Here is a ZIP file with the OBJ and 3D DFX files.
I have very little luck with any type of mesh, this one included. I have attached the best conversion I can get and a Screencast on how I did it. The mesh looses all of its radii upon conversion directly. I used the smoothing operation to help maintain these but then you get a faceted solid. Hope it helps some.
efecdce4-8e01-4f69-b3a0-f366f9b98796,640,650
"If you find my answer solved your question, please select the Accept Solution icon"
John Hackney
Retired
Beyond the Drafting Board
This mesh is mostly a quad mesh so it can be converted into a T-Spline. It needs a little cleanup to remove the triangles. I note that the thing comes in at approximately 15mm length so you might want to scale the mesh either before import, or you scale the T-Spline. Don't scale the surface, or solid.
Then you can thicken it preferably with the tool in the surface tab as that is parametric and more precise. But if all fails, this can also be thickened in the T-spline.

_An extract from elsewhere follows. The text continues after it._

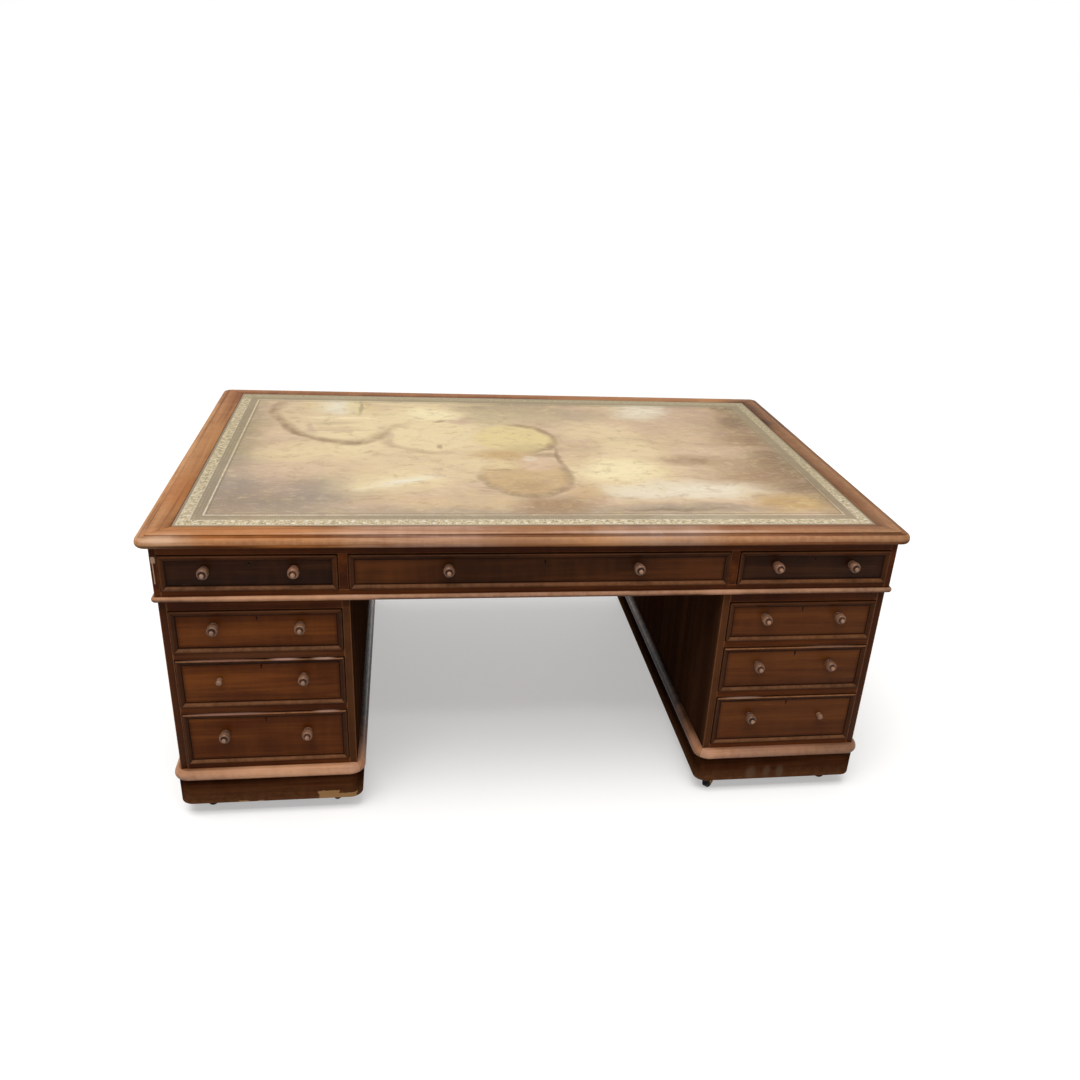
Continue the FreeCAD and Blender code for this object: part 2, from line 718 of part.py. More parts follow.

Edit: added a little render for pure pleasure:
Thank you very much for taking the time to look into my issues. Unfortunately, I lose too much resolution when I delete the diagonals and all of the corners are becoming rounded. I need an exact body so that I can create sketches, bodies, and CNC g-code for the interior structural components.
Unfortunately, when the model goes through these transformations it changes too much.
I make have to redraw all of the sketches from the design documents called linesplans. It is a real headache and takes a lot of time, but I can't seem to find another way to do this. Fusion 360 just seems very limited in its dealings with meshes and the like.
Again, thank you so much for taking the time and creating the screencast. It was very easy for me to follow.
How did you make this??
This is basically what I am trying to make.
Thank you!
Hi, thank you again. I was able to create a hull like you did above with the crease function. That worked nicely.
Now I have another perhaps related issue. The body appears to be a solid body, but I can't create a sketch plane of any of its surfaces, nor can I project any of the geometry from the new hill. Ideally, I'd create a plans starting at the transom about every 2 feet. Projecting the hull shape on all of those various plans gives me the shape of each rib. I can then manufacture those ribs on the CNC machine.
The number of sketch planes depends on the length of the hull and a handful of other hydrodynamic properties.
Does this make sense? Any ideas?
Thank you!!
Yes, that does make sense. You can create offset planes form one of the origin planes.
Another method could be to create a sketch and then create plane-at-angle on sketch lines etc.
Ten you can projet-intersect surfaces onto that sketch.
Have you gone through any of the introductory tutorials n the Learn & Support section of this forum?